3. Create explicit connection to purpose and people
The ambient social motivation of an office has to become intentional social connection in remote work. This doesn’t mean constant video calls. It means deliberately building relationships and purpose visibility that used to happen automatically.
Schedule regular one-on-ones not just with your manager but with colleagues whose work connects to yours. Not status updates—actual conversations about challenges, ideas, shared problems. You’re recreating the water cooler moments that used to provide both social connection and context about how your work fits into the larger picture.
Also make the purpose of your work explicitly visible to yourself. In an office, you’d overhear conversations about how your project helps users, or see other teams building on your work. Remote, you have to actively seek this information. Ask how your output gets used. Request feedback from end users or downstream collaborators. Connect your daily tasks to tangible outcomes for real people.
Many remote workers find that motivation increases when they treat their work as a craft to develop rather than a job to complete. Instead of “I need to finish this feature,” frame it as “I’m getting better at solving this type of problem.” The shift from extrinsic completion to intrinsic development creates a more sustainable drive that doesn’t depend on external validation or deadline pressure.

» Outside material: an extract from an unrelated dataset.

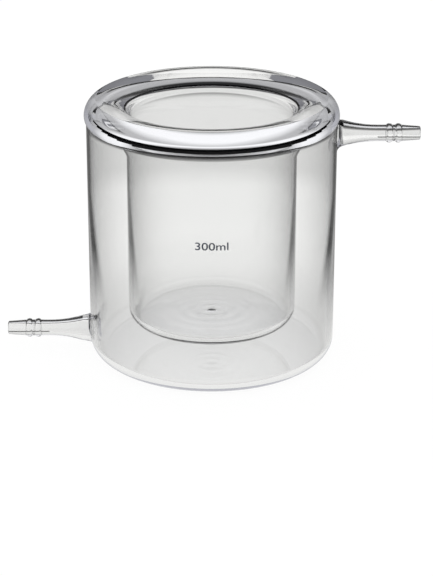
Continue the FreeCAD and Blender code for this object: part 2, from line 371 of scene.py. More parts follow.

The key is recognizing that remote work requires you to actively build the motivational infrastructure that an office provided passively. You’re not recreating the office—you’re creating something new that serves the same psychological needs in a different context.
The Takeaway
Your motivation didn’t disappear when you went remote—its sources changed. The office provided constant social accountability, visible progress, ambient energy, and clear boundaries that fueled your drive without you realizing it. Remote work removes these ambient motivators and requires you to build new ones intentionally. Replace external validation with outcome visibility. Create structured autonomy that gives you control within boundaries. Build explicit connections to purpose and people that used to form automatically. Remote work isn’t a worse environment for motivation—it’s a different one that requires different strategies. Once you design for how motivation actually works in isolation, you often find you can work more sustainably than you ever did in an office.